Snyder’s practices “were sloppy but were not criminal,” because he was charging campaign expenses to his personal and business accounts, and then reimbursing himself and his business accounts through his camping in an “ad hoc manner.”
Then, Kirsch said the U.S. Attorney’s Office brought up an issue with how Great Lakes Peterbilt won a bid for three garbage trucks in the fall, and then in January Snyder received a consulting contract with the company.
Kirsch said in September 2014 the government alleged that Great Lakes Peterbilt paid Snyder $10,000 in January and had been awarded certain garbage trucks. Kirsch learned that Great Lakes Peterbilt had been awarded the bid before the $10,000 payment and that it was the lowest, most-responsive bidder.

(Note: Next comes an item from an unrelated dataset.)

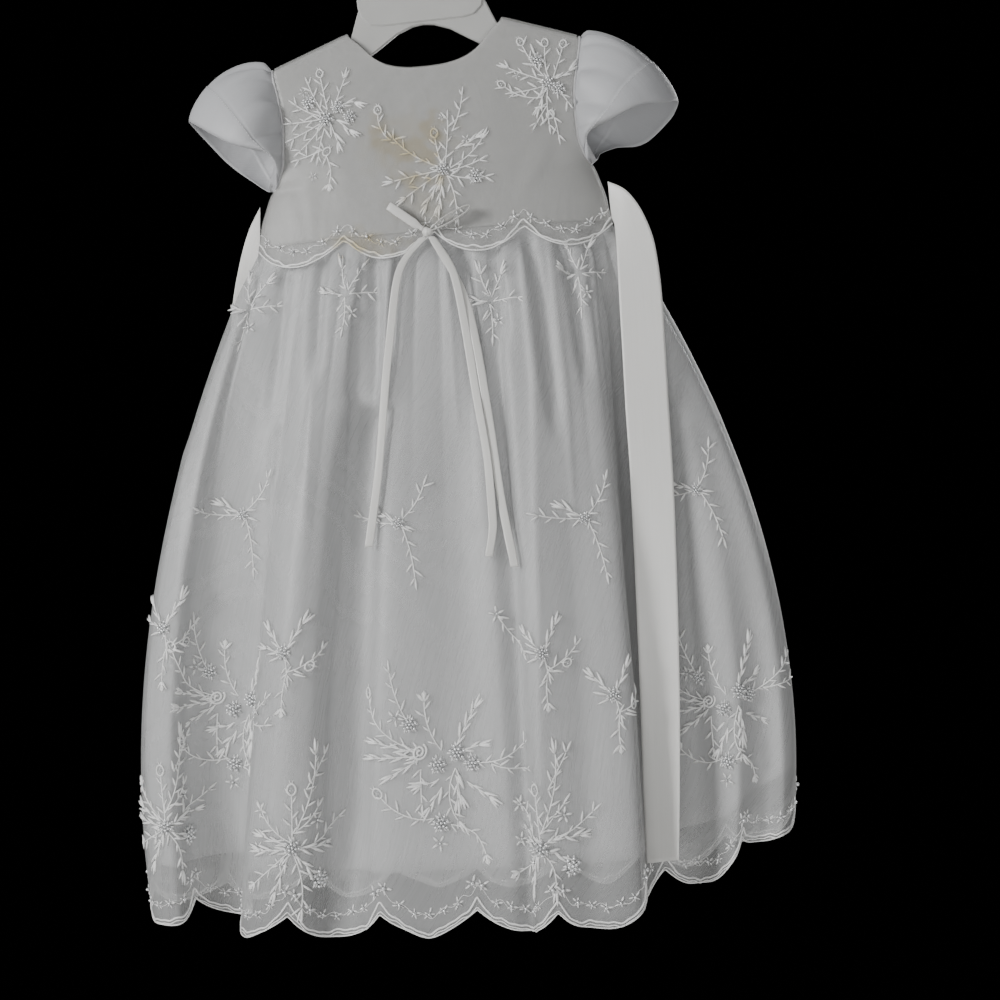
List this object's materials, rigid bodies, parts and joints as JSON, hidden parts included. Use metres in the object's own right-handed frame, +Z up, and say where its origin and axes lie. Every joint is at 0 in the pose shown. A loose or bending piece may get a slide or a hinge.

While Kirsch said he “was always concerned” that the bid specifications were “manipulated so that the desired company could be the most-responsible bidder,” when he asked Snyder about it Snyder told him they weren’t manipulated.
At the November meeting, the government erroneously thought the trucks didn’t have Cummins engines, but Kirsch later presented evidence, including photographs of the engines, to show they were Cummins.
Finally, Kirsch said a trip to Vienna, Austria, and his interactions with the real estate agent were brought up, but “taken off the table.”
As he left the November 2014 meeting, Kirsch said his takeaway was that the government was looking into campaign finance and Great Lakes Peterbilt.
In early 2016, Kirsch said he got an email from U.S. Attorney Jill Koster that stated, along the lines of, “as you may be aware, we have reached a turning point in the investigation.” Kirsch said he told Koster he had no idea what she was talking about.
“I hadn’t heard from them in a very long time. I thought maybe the investigation had been closed,” Kirsch said.
Kirsch said he met with the U.S. Attorneys in March 2016, and at that point, he believed campaign finance “was off the table” because he wasn’t asked about it.
After multiple twists, turns and delays since Snyder was indicted on Nov. 17, 2016, in U.S. District Court in Hammond on two bribery counts and one of obstructing the IRS, a jury found Snyder not guilty on a bribery count involving a towing contract and guilty on the other two counts.
The second bribery conviction, over allegations surrounding a $13,000 payment involving around $1 million in contracts for garbage trucks, stood after two trials, only to get overturned when the Supreme Court ruled that the payment was a gratuity, not a bribe, and criminalizing the payment put even routine campaign contributions at the risk of the federal government’s wrath.
Overturning Snyder’s conviction had a ripple effect on countless other cases, most notably prominent cases in Illinois, including the trial of ex-House Speaker Michael Madigan and the case of the “ComEd Four” who were convicted of a scheme to bribe him.
The high court’s June 26 decision determined, among other matters, that the payment to Snyder from the Buha brothers, owners of Great Lakes Peterbilt, was a gratuity because Snyder received the money, reportedly for consulting work, after the business got the garbage truck contracts and not before.
In a motion to release the Kirsch transcript, Andrea Gambino, Snyder’s attorney, argued the transcript should be unsealed to establish that prosecutors “did not present evidence to support a bribery theory to the original grand jury.”
“Mr. Snyder requires his former attorney’s testimony to aid in his challenge to the government’s on-going efforts a third time to re-try him without re-indicting the case, in violation of his double jeopardy protections,” Gambino wrote.
Federal prosecutors have described Snyder in their filing as “a thoroughly corrupt public official, twice convicted by a jury of his peers for receiving a $13,000 payoff,” and note there is “no sound legal basis” for a windfall dismissal because of an omission from jury instructions, which was one of the contentions of Snyder’s attorneys.
Snyder, a Republican, was first elected mayor in 2011 and reelected in 2015, a term cut short by his federal conviction in February 2019.
Snyder received a sentence of 21 months in prison for the bribery and IRS convictions and a year on supervised release from U.S. District Court Judge Matthew F. Kennelly of the Northern District of Illinois.
Still, Snyder successfully argued that the start of his sentence should be postponed until his bid to have the Supreme Court hear his case was complete.